For learning C & C++, I'll recommend the same book I've been recommending for the last 16 years, the excellent primer (http://www.amazon.com/The-Complete-Reference-4th-Edition/dp/0072226803) by Herb Schildt. The best book, hands down, on C/C++ I've ever read. Although it calls itself a "reference" it's really an excellent tutorial on both languages.

I would recommend you stick to C for a while. C++ is complex enough. C++ for embedded systems requires experience using C++ on desktops/servers to understand what techniques can get you into trouble.

Bruce Eckel's _Thinking in C++_ is also an excellent book, but the Herb Schildt one covers both C and C++ and does a great job on both. Very well worth the $39.95 IMHO (price was about $19.95 when I bought mine).


Well, it appears that this thread and request may have been a bit premature on my part. The next chapter in the Dummies book I am following just took me through the download and installation of the Code::Blocks environment which is supposed to include both editor and compiler and probably a lot more. Anyway, I am at that point now. It is installed and my next action is to write my first program.

C, C++, ??? I don't know just how far into C++ that "C++ For Dummies" goes but I may quit before the end. I just need a basic understanding for now.

Onward and upward!

And thanks to all. I found some real gems in the responses.

schor
07-25-2014, 10:22 AM
Ok then you should have no problem coding in C with your experience.

I've had to code up a bootstrap loader from the front panel, 8 toggle switches, for an old cpm machine when the bootstrap rom died, that was back in the early 80's, boy have things changed over the years.

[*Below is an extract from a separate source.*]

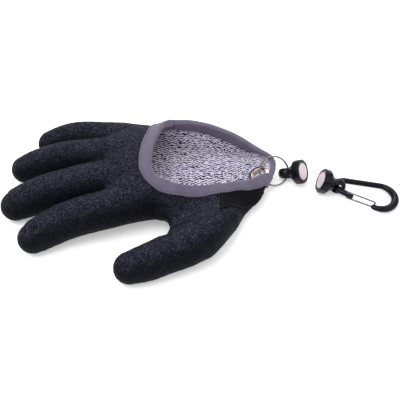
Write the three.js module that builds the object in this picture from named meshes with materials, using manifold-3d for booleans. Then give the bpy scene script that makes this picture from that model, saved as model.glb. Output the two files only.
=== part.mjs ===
// Landing glove for the right hand, lying palm down: fingers towards -X, thumb towards -Y, +Z up.
// It is dipped in latex over a knit, open on the back of the hand, bound with a band,
// and carries an eyelet, a split ring, a two-part magnetic release and a snap hook.
import * as THREE from 'three';
import { mergeVertices } from 'three/addons/utils/BufferGeometryUtils.js';
import Module from 'manifold-3d';

const wasm = await Module();
wasm.setup();

// Sizes of the glove, mm
const PALM_LENGTH = 139.5; // finger webs to wrist tip
const PALM_WIDTH = 115;
const PALM_HEIGHT = 53;
const INDEX_LENGTH = 106.8;
const INDEX_RADIUS = 15.8;
const MIDDLE_LENGTH = 109.7;
const MIDDLE_RADIUS = 15.9;
const RING_FINGER_LENGTH = 104.4;
const RING_FINGER_RADIUS = 15.4;
const LITTLE_LENGTH = 89.8;
const LITTLE_RADIUS = 14.5;
const THUMB_LENGTH = 85.6;
const THUMB_RADIUS = 15.7;
const COATING = 1.1; // wall of the latex skin
const KNIT = 1.2; // wall of the knit
const PLY_GAP = 0.3; // between two layers that lie on each other
const BAND_WIDTH = 10;
const BAND_THICKNESS = 1.1;
const LABEL_LENGTH = 30;
const LABEL_THICKNESS = 0.6;
const LABEL_FRONT = 41.8; // from the wrist tip to its lower front corner
const LABEL_FOOT = 0.49; // that corner's height, share of PALM_HEIGHT
const LABEL_FALL = 41; // degrees that its lower edge falls towards the wrist
const LABEL_CLEAR = 3; // to the eyelet's flange

// Sizes of the metal and plastic parts, mm
const CLEARANCE = 0.3;
const EYELET_HOLE = 10;
const EYELET_FLANGE = 18.5;
const EYELET_PLATE = 0.6;
const SPLIT_RING = 26; // outside diameter
const SPLIT_RING_WIRE = 1.4; // across the ring's radius
const SPLIT_RING_HEIGHT = 1.9; // two turns on each other
const HOLDER_DIAMETER = 21;
const HOLDER_LENGTH = 22.3;
const HOLDER_CUP = 7;
const HOLDER_NECK = 9;
const LUG_DIAMETER = 12.6;
const LUG_HOLE = 7.6;
const LUG_THICKNESS = 4.4;
const MAGNET_DIAMETER = 14;
const MAGNET_HEIGHT = 3;
const HOOK_LENGTH = 55;
const HOOK_ROD = 4.8; // at the spine and the narrow end
const HOOK_ROD_WIDE = 6.4; // at the middle of the wide end
const HOOK_BIG_RADIUS = 12.8; // centre line of the wide end
const HOOK_SMALL_RADIUS = 6.6; // centre line of the narrow end
const GATE_WIRE = 1.5;
const STUB_LENGTH = 11;

const WALL = COATING + PLY_GAP + KNIT;
const TURN = Math.PI / 180;
const FLOOR_POWER = 2.8; // fullness of the palm's lower quarters
const KNUCKLES = 0.845; // share of PALM_LENGTH where the skin's two solids meet, at side 0
const KNUCKLES_TURN = 19.2; // degrees that their joint is turned towards the index finger
const MERGED = 0.1; // vertices closer to their neighbours' plane than this are merged

// Sections of the palm. along: share of PALM_LENGTH from the wrist tip. near, crest, far: shares of
// PALM_WIDTH. middle, crown, floor: shares of PALM_HEIGHT. nearPower, farPower: fullness of the upper
// quarters. lean: slant of the section towards the little finger.
// along, near, crest, far, middle, crown, floor, nearPower, farPower, lean
const PALM_SECTIONS = [
  [1.030, 0.020, 0.200, 0.340, 0.410, 0.490, 0.345, 2.2, 2.2, 0.00],
  [1.005, -0.080, 0.200, 0.440, 0.412, 0.600, 0.262, 2.2, 2.2, 0.00],
  [0.965, -0.190, 0.185, 0.495, 0.412, 0.705, 0.151, 2.2, 2.2, 0.00],
  [0.914, -0.270, 0.157, 0.504, 0.396, 0.774, 0.094, 2.3, 2.4, 0.00],
  [0.814, -0.278, 0.139, 0.500, 0.377, 0.830, 0.038, 2.3, 2.6, 0.00],
  [0.713, -0.278, 0.148, 0.483, 0.358, 0.858, 0.019, 2.1, 2.9, 0.03],
  [0.660, -0.325, 0.168, 0.477, 0.340, 0.900, 0.008, 1.8, 3.2, 0.06],
  [0.613, -0.380, 0.191, 0.470, 0.321, 0.943, 0.000, 1.6, 3.6, 0.08],
  [0.513, -0.435, 0.226, 0.461, 0.283, 1.000, 0.000, 1.25, 4.0, 0.11],
  [0.405, -0.496, 0.243, 0.452, 0.245, 1.000, 0.000, 1.15, 4.0, 0.12],
  [0.326, -0.400, 0.243, 0.435, 0.226, 0.943, 0.000, 1.15, 4.0, 0.12],
  [0.254, -0.300, 0.243, 0.413, 0.208, 0.868, 0.000, 1.2, 4.0, 0.12],
  [0.183, -0.178, 0.243, 0.387, 0.170, 0.755, 0.028, 1.3, 3.6, 0.12],
  [0.111, -0.083, 0.243, 0.365, 0.224, 0.604, 0.120, 1.6, 3.2, 0.10],
  [0.061, 0.033, 0.243, 0.352, 0.277, 0.491, 0.173, 1.8, 2.8, 0.08],
  [0.025, 0.118, 0.243, 0.328, 0.302, 0.445, 0.198, 2.0, 2.4, 0.05],
  [0.000, 0.172, 0.246, 0.292, 0.310, 0.418, 0.206, 2.0, 2.2, 0.00],
];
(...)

My experience with programming? Well, there was Fortran 2 (1960s). And assembly. And good old Basic, many different forms. More assembly. Oh, and real machine language, 0s and 1s (no cheating with hexadecimal) set with a real front panel with 16 switches and some push buttons, one 16 bit word at a time.

Always in small increments. Never as a full time occupation. I am not afraid of C, with or without the "++" I just have to learn it and, as I said, get comfortable with it. I will keep all of the above in mind. Thanks again.